While the film has garnered critical acclamation, the International Herald Tribune noted that the film failed to address the response from governments and law enforcement regarding street crime, such as police-supported death squads that regularly hunt down and kill suspected gang members. Libiran has since addressed these issues in public appearances; following the film's release, Libiran appealed to the police and government of Manila at Cinemalaya, asking them to "have mercy" and to not kill youth that had been influenced by criminal activity. The film has also been criticized for its excessive use of violence, to which Libiran responded, "How can it glorify gangs when they all ended[sic] up dead?", and also notes that O.G. Sacred, the gangster who played Makoy in the film, said that he would not have joined gangs if he had seen Tribu as a child.

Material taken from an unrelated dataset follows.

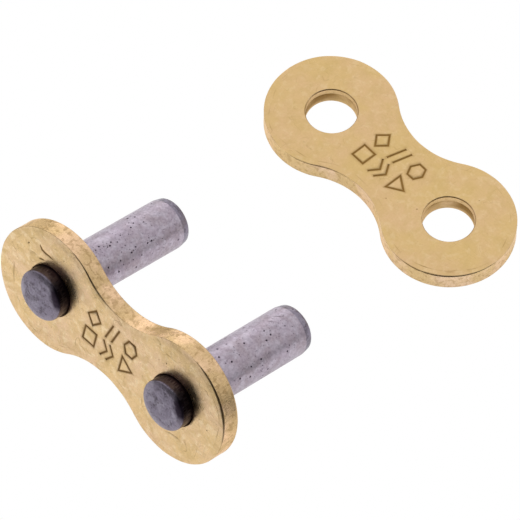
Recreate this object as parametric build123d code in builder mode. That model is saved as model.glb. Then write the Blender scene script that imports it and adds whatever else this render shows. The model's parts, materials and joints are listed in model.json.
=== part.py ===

== Awards and nominations ==

- Cinemalaya Independent Film Festival 2007
- Won: Best Actors - Ensemble
- Won: Best Film - Full Length Feature
- Won: Best Sound (Mark Laccay)

- Cinemanila International Film Festival
- Won: Best Actor Ensemble
- Won: Best Actress Ensemble

- Festival Paris Cinema
- Won: Pari de l'Avenir (Bet of the Future Award)

- 31st Gawad Urian Awards
- Won: Best Music (Francis de Veyra)
- Nominated: Best Picture (8 Glasses Productions)
- Nominated: Best Director (Jim Libiran)
- Nominated: Best Screenplay
- Nominated: Best Actor (O. G. Sacred)
- Nominated: Best Supporting Actress (Malou Crisologo)
- Nominated: Best Production Design (Armi Cacanindin)
- Nominated: Best Cinematography (Albert Banzon)
- Nominated: Best Editing (Lawrence Ang)
- Nominated: Best Sound (Mark Laccay)

- Gawad TANGLAW 2007
- Won: Best Film
- Won: Best Director (Jim Libiran)

Notably, Tribu was the only non-European film to win at the Festival Paris Cinema. Tribu competed with films from France, Japan, China, Haiti, Mexico, Great Britain and Hungary-Germany.